Il fit la connaissance d'une fille rare, d'origine moitié suédoise, Birgit, et s'installa avec elle. Brigitte et moi logions en colocation dans une grande maison avec une dizaine d'autres branquignols. À l'époque, cela s'appelait une communauté. Aujourd'hui, on parlerait surtout de "crise de l'offre locative dans le secteur immobilier". Toujours est-il que le proprio voulant récupérer sa baraque, l'idée de former un ménage à 4, en tout bien tout honneur, s'imposa à nous d'emblée, et que nous emménageâmes à la campagne, dans une dépendance d'un superbe château médocain. Nous avons vécu là l'amitié et l'amour, comme dans une île paradisiaque, défrichant et semant un grand jardin potager. Nous avons récupéré un essaim, et la ruche sous le grand magnolia nous donna le meilleur miel que j'aie jamais goûté. Jean-Gé se mit à la batterie et jouait dans un groupe auprès duquel je plaçai quelques paroles de chansons. Je fabriquai les meubles dont nous avions besoin, et Jean-Gé acheta un tour à bois et se lança dans l'artisanat d'art.

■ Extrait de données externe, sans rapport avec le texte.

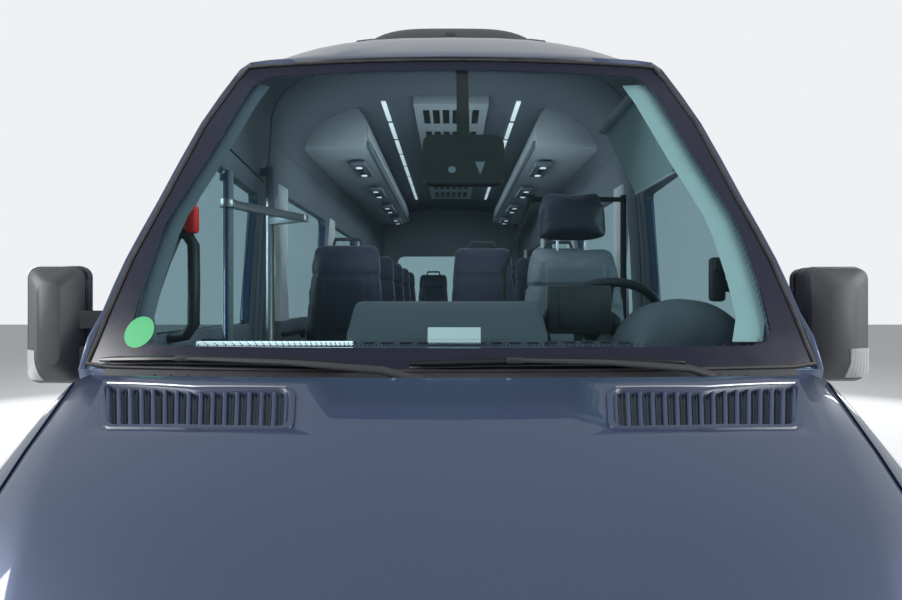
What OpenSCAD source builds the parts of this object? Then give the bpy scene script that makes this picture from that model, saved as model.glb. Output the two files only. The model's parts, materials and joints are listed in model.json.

Ce gars là fourmillait d'idées et était bourré de créativité, d'humour et de talent. Il avait une énergie débordante et nous entraînait dans son sillage. Birgit et lui s'entendaient à merveille. Ce que je veux dire, c'est que, ni moi, ni aucun autre de ses amis n'avons jamais décelé chez lui aucun pessimisme morbide, aucune cyclothymie, aucun état dépressif, ni rien. Et nous deux étions vraiment comme 2 doigts de la main, confidents et tout...

Bon, sa sœur et moi nous sommes séparé, nous avons largué notre île mystérieuse, déménagé, et ce qui s'est passé ensuite, je l'ai appris de la bouche de Birgit, bien plus tard. Ils sont descendus vers Biarritz, il a monté une petite affaire de dépannage d'electro-ménager, plomberie, électricité, serrurerie, le genre de créneau que personne ne veut occuper et où il s'est fait des couilles en or. Tout baignait mais il n'arrivait tout simplement pas à vivre. Il racontait à Birgit ses angoisses, sa ferme décision de se suicider, tout le temps, et il n'y avait qu'elle à être au courant de ses noirceurs. Les parents, les amis, n'avaient droit qu'à son masque souriant et convivial. Un jour, elle a explosé et lui a hurlé le sadisme de son attitude, l'horreur de cette incertitude, de ce chantage, épée de Damoclès suspendue par un fil pourri au dessus de son cœur.

Alors il lui proposa un marché. Enfin : il lui expliqua cyniquement et honnêtement ce qu'il comptait faire. Et Birgit, avec le secret espoir qu'il arrive enfin à retrouver le goût de vivre (le goût de l'eau, le goût du pain, et celui du Perlimpinpin...), accepta.

Il arrêterait de lui décrire en long, en large et en couleurs ses idées noirâtres et ses démons familiers.
Ils se marieraient.
Ils iraient voir un assureur pour contracter une assurance-décès, dont elle serait la bénéficiaire, ou son enfant, si elle en avait un au jour et dans le cas où un malheur lui arriverait.

- "Je tiens à prendre mes responsabilités, Monsieur. Je ne veux pas que mon épouse se retrouve à la rue, sans revenus, si j'étais victime d'un accident, vous comprenez ? Et, puisqu'aussi bien on discute, est-ce que le contrat couvre toutes les causes différentes de décès ? Je ne sais pas, moi, mais qu'en est-il si je me suicide, par exemple, ce n'est pas que cette idée me trotte dans la tête, mais vous n'avez pas cité ce cas, tout à l'heure q:^) ?"

- "Il y a un délai de carence de 2 ans, Monsieur, dans le cas d'une mort par suicide, mais le contrat que vous venez de souscrire vous couvrirait effectivement."

- "Ha la la, 2 ans à attendre, c'est ennuyeux q:^D (rire franc) !"

- "Vous avez raison q:^) !"

Il lui ferait un enfant, comme elle en avait envie, pour qu'elle ne se retrouve pas toute seule, "après"...

La petite Guillemette naquit environ 1 an et 1/2 plus tard. La présence d'une jeune vie à la maison remplit les pièces de babils, d'amis et de membres de la famille venus féliciter les parents pour ce beau bébé qui leur ressemblait à tous les 2, en fait. Jean-Gé pouponnait et gagatisait avec sa fille pour la faire rire aux éclats. Rien de tel qu'une petite boule d'énergie et son souffle frais pour disperser les gros nuages noirs.

Quelques semaines seulement après le 2ième anniversaire du contrat d'assurance-décès, Birgit, en rentrant un soir, trouva Jean-Gé pendu à une poutre du grenier.